Инёню наконец согласился, что Турция станет активной воюющей страной на стороне союзников, но он попросил сначала составить общий план кампании по завоеванию союзниками Балкан. Однако союзные державы никак не могли сойтись на вопросе Балкан. Сталин возражал против любого британского или американского вмешательства в этом регионе, а американцы были склонны прислушиваться к его словам.
В августе 1944 года турки прервали дипломатические отношения с Германией.
Таким образом, Турции удавалось сохранять непростой нейтралитет, однако было бы абсолютно неправильно думать, что Турция оставалась нетронутым процветающим оазисом, пока весь мир вокруг нее горел в огне.

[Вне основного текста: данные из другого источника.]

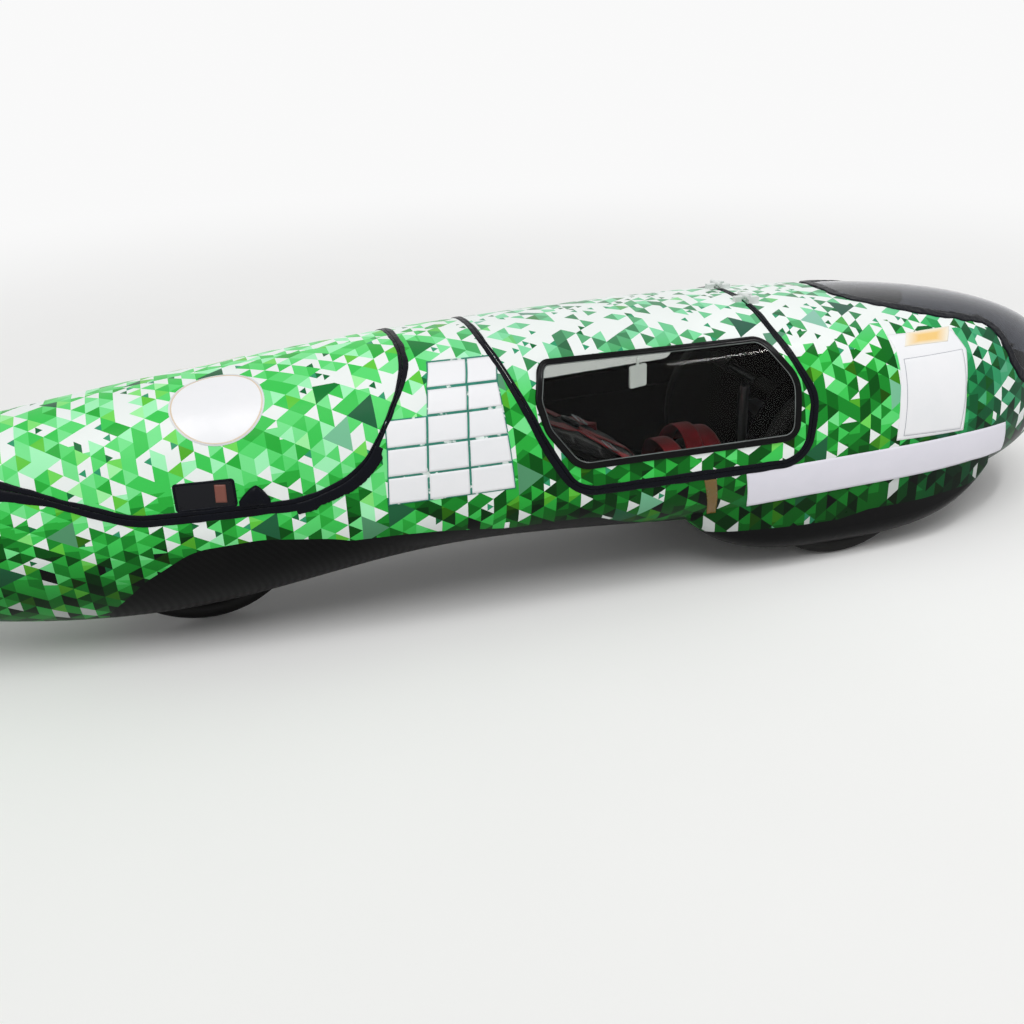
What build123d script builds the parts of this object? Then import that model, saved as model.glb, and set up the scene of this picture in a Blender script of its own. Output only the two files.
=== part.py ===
from build123d import *
import os

# Streamlined economy-run three-wheeler of velomobile form. Millimetres, +X nose, +Y left, +Z up,
# origin on the ground below the middle of the body.

# Body skin
wall = 8.0
wheelbase = 1500.0
rear_axle_x = -640.0
front_axle_x = rear_axle_x + wheelbase
# Cross sections of the body from tail to nose, one row each, columns:
# x, z_bottom, z_top, half_width, z_wide, handle_top, handle_bottom
stations = [
    (-1620.0, 330.0, 396.0, 9.0, 366.0, 0.58, 0.58),
    (-1530.0, 268.0, 438.0, 36.0, 358.0, 0.60, 0.60),
    (-1360.0, 180.0, 488.0, 82.0, 345.0, 0.60, 0.60),
    (-1020.0, 86.0, 542.0, 164.0, 330.0, 0.62, 0.62),
    (-640.0, 68.0, 579.0, 231.0, 320.0, 0.64, 0.64),
    (-190.0, 138.0, 611.0, 277.0, 310.0, 0.66, 0.66),
    (260.0, 128.0, 621.0, 301.0, 302.0, 0.67, 0.70),
    (640.0, 98.0, 615.0, 325.0, 300.0, 0.68, 0.72),
    (960.0, 92.0, 597.0, 328.0, 300.0, 0.67, 0.72),
    (1240.0, 96.0, 561.0, 300.0, 300.0, 0.65, 0.68),
    (1440.0, 136.0, 506.0, 218.0, 300.0, 0.62, 0.64),
    (1550.0, 200.0, 447.0, 132.0, 306.0, 0.60, 0.60),
    (1600.0, 254.0, 398.0, 70.0, 316.0, 0.58, 0.58),
    (1620.0, 296.0, 354.0, 26.0, 324.0, 0.58, 0.58),
]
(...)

Напротив, ее внутренняя экономическая ситуация быстро ухудшалась в результате войны.
Из-за неминуемой угрозы вторжения, сначала со стороны СССР, а затем со стороны Германии, Инёню пришлось мобилизовать турецкую армию, постоянно держать под ружьем более 1 миллиона человек и удвоить оборонные расходы в бюджете.

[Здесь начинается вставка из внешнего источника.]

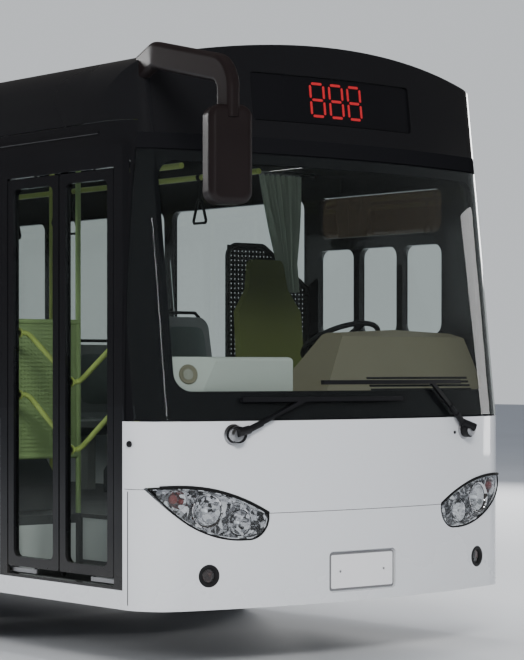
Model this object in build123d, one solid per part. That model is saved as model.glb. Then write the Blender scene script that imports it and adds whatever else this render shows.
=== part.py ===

Мобилизация стала огромным бременем для экономики, которая и раньше-то была не очень сильной. Изъятие тысяч людей из рабочей силы заметно сократило сельскохозяйственное и промышленное производство, в то время как военные действия и блокады в Средиземном море остановили поток большей части импорта и экспорта, вызвав серьезную нехватку большинства товаров и запчастей и лишив Турцию многих ее внешних рынков. Товары, необходимые для гражданского населения, шли на нужды армии, а страну захлестнула дикая инфляция и нехватка товаров.

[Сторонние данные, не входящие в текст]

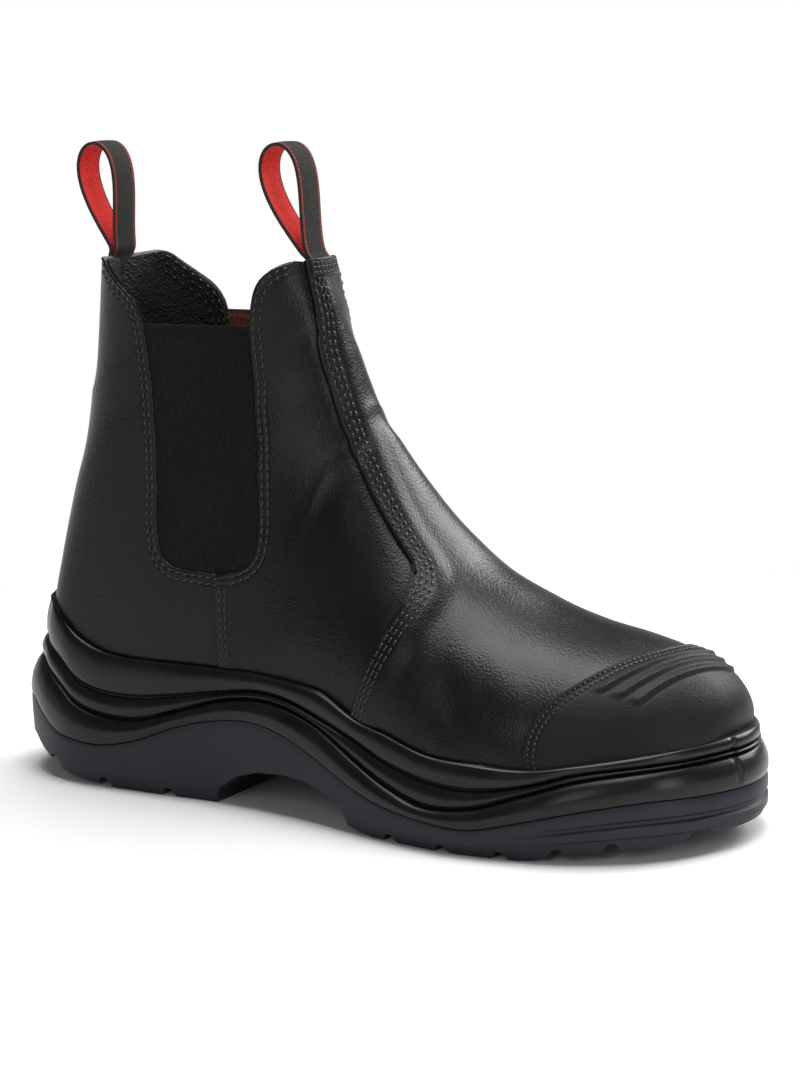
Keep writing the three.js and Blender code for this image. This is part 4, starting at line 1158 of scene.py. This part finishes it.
class BOOT_OT_midsole(PieceOperator, bpy.types.Operator):
    """Makes the moulded cup round the upper, with its bulges, grooves, lip and the block at the toe"""

    bl_idname = "boot.midsole"
    bl_label = "Midsole"

    def execute(self, context):
        count = 760
        places, out, length = sole_stations(count)
        levels, lean = levels_at(places[:, 0])
        split, low, high, rim = levels[:, 1], levels[:, 2], levels[:, 3], levels[:, 4]
        bounds = np.stack([split, low, high, rim], -1)
        fine = catmull(CUP_PROFILE, np.linspace(0, len(CUP_PROFILE) - 1, 3 * (len(CUP_PROFILE) - 1) + 1))
        keys = np.linspace(0, len(CUP_PROFILE) - 1, 3 * (len(CUP_PROFILE) - 1) + 1)
        place_in = CUP_PROFILE[:, 0] + CUP_PROFILE[:, 1]
        where = np.interp(keys, np.arange(len(CUP_PROFILE)), place_in)
        swell = fine[:, 2]
        rings = []
        toe = length[np.argmax(places[:, 0])]
        block = smooth_step((11.5 - np.abs(length - toe)) / 0.8)
        seam_cut = np.exp(-((np.abs(length - toe) - 11.9) / 0.7) ** 2)
        for w, s in zip(where, swell):
            i = min(int(w), 2)
            height = bounds[:, i] + (bounds[:, i + 1] - bounds[:, i]) * (w - i)
            share = np.clip((height - split) / (rim - split), 0, 1) ** 0.8
            raised = (0.5 * block - 0.45 * seam_cut) * smooth_step((w - 0.1) / 0.15)
            rings.append((height, s - lean * share + raised))
        skin_at_rim = leather_offsets(places, out, rim - 0.8)
        last_offset = rings[-1][1]
        rings.append((rim + 0.15, np.maximum(last_offset - 0.8, skin_at_rim + 1.4)))
        rings.append((rim - 0.1, np.maximum(last_offset - 1.7, skin_at_rim + 0.7)))
        rings.append((rim - 0.9, skin_at_rim + 0.1))
        rings.append((rim - 2.0, leather_offsets(places, out, rim - 2.0) - 0.9))
        bed = footbed_at(places[:, 0])
        for share in (0.33, 0.66, 1.0):
            z = (rim - 2.0) * (1 - share) + (bed - 0.3) * share
            rings.append((z, leather_offsets(places, out, np.maximum(z, bed + 1.0)) - 1.1))
        under = [(split + 0.3, np.full(len(split), -5.0))]
        points = np.zeros((len(rings) + 1, count + 1, 3))
        for r, (height, offset) in enumerate(under + rings):
            points[r, :, :2] = places + out * np.asarray(offset)[:, None]
            points[r, :, 2] = height
        points[:, -1] = points[:, 0]
        bm = grid_mesh(to_frame(points), wrap=True)
        close_loops(bm)
        bmesh.ops.recalc_face_normals(bm, faces=bm.faces[:])
        material = moulded_material("midsole_foam_skin", tuple(colours().midsole), 0.29)
        piece = as_object("midsole_cup", bm, [material])
        sharpen(piece, 60)
        settle(piece, "midsole", "midsole")
        return {"FINISHED"}


def prism(outline, low, high, axis):
    """A bmesh prism: an outline in two axes pushed along the third, in the source's millimetres."""
    bm = bmesh.new()
    verts = []
    for p in outline:
        co = {"y": (p[0], low, p[1]), "z": (p[0], p[1], low)}[axis]
        verts.append(bm.verts.new(Vector(to_frame(co))))
    face = bm.faces.new(verts)
    way = {"y": (0, high - low, 0), "z": (0, 0, high - low)}[axis]
    grown = bmesh.ops.extrude_face_region(bm, geom=[face])
    moved = [v for v in grown["geom"] if isinstance(v, bmesh.types.BMVert)]
    bmesh.ops.translate(bm, verts=moved, vec=Vector(way) * MM)
    bmesh.ops.recalc_face_normals(bm, faces=bm.faces[:])
    return bm


def cut(obj, cutters):
    """Cuts solids out of an object one by one, exactly."""
    made = []
    for bm in cutters:
        tool = as_object("cutter", bm, [], smooth=False)
        made.append(tool)
        knife = obj.modifiers.new("cut", "BOOLEAN")
        knife.operation = "DIFFERENCE"
        knife.solver = "EXACT"
        knife.object = tool
    apply_modifiers(obj)
    for tool in made:
        mesh = tool.data
        bpy.data.objects.remove(tool)
        bpy.data.meshes.remove(mesh)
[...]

Производство, внешняя торговля и государственные доходы упали, в то время как военные расходы увеличились. Все чаще военные бюджеты правительства испытывали дефицит. Попытки выйти из кризиса путем печатания денег и внутренних заимствований только разжигали инфляцию. 10-процентный налог на сельскохозяйственное производство, наложенный в 1942 году, несколько помог, но этого было недостаточно.
В скучных цифрах масштабы кризиса выглядели так – общий индекс цен в Стамбуле увеличился со 101,4 в 1939 году до 232,5 в 1942 году и 354,4 в 1945 г., а индекс цен на продукты питания увеличился со 100 в 1938 г. до 1113 в 1944 г., и затем последовало падение до 568,8 в 1945 г. из-за открытия Средиземного моря в в последние годы войны. Валовый национальный доход упал во время войны с 7690,3 до 5941,6 млн турецких лир, а доход на душу населения – с 431,53 до 316,22 лиры за те же годы, то есть произошло сокращение почти на четверть. Такие цифры приводит в своей «Истории Османской империи и современной Турции» историк Стэнфорд Шоу.
Разумеется, правительство испробовало различные варианты решения финансовых проблем, в том числе и самые непопулярные – принудительный труд, резкое повышение налогов и так далее. Фактически экономика Турции была переведена на военные рельсы, как и в странах, которые участвовали в войне.
Единственный положительный экономический результат войны пришелся на последние два года (1943-1945 г.), когда Турция, сближаясь с западными союзниками, начала получать кредитную помощь для увеличения производства и экспорта и накопила достаточную сумму иностранных кредитов для финансирования большей части послевоенного восстановления экономики.
Анкара понимала, что, хотя нейтралитет помог ей избежать всех ужасов войны с ее разрушением и гибелью миллионов людей, этот же самый нейтралитет оставляет страну без помощи перед лицом экономических последствий войны у соседей.
23 февраля 1945 года Турция официально объявила войну Германии, чтобы считаться одним из основателей Организации Объединенных Наций. Это был чисто символический акт – турецкая военная машина не была втянута в сражения самой кровопролитной войны в истории человечества.
Нейтралитет в войне стал огромным успехом в глазах турецких лидеров, таких как Инёню и его министры иностранных дел (сначала Шукрю Сарачоглу, затем Нуман Менеменсиоглу, а затем Сарачоглу снова), которые хорошо помнили, как Османская империя позволила втянуть себя в Первую мировую войну и какие бедствия она принесла их стране. Редкий случай, когда память о прошлой Великой войне удерживала от участия в другой.
С тогдашними турецкими лидерами в этом вопросе солидарны и абсолютное большинство простых турок, которые понимают, что лишь благодаря нейтралитету их страны турецкие города не повторили судьбу Сталинграда, Дрездена и Хиросимы.
Впрочем, с турецким нейтралитетом связана еще одна история, которая даже западных критиков заставляет взглянуть на те годы под другим углом. Это история о тысячах евреев, которые сумели спастись от Холокоста благодаря нейтральному статусу Турции и ее роли «моста» между Европой и Палестиной.Но эта история заслуживает отдельного разговора.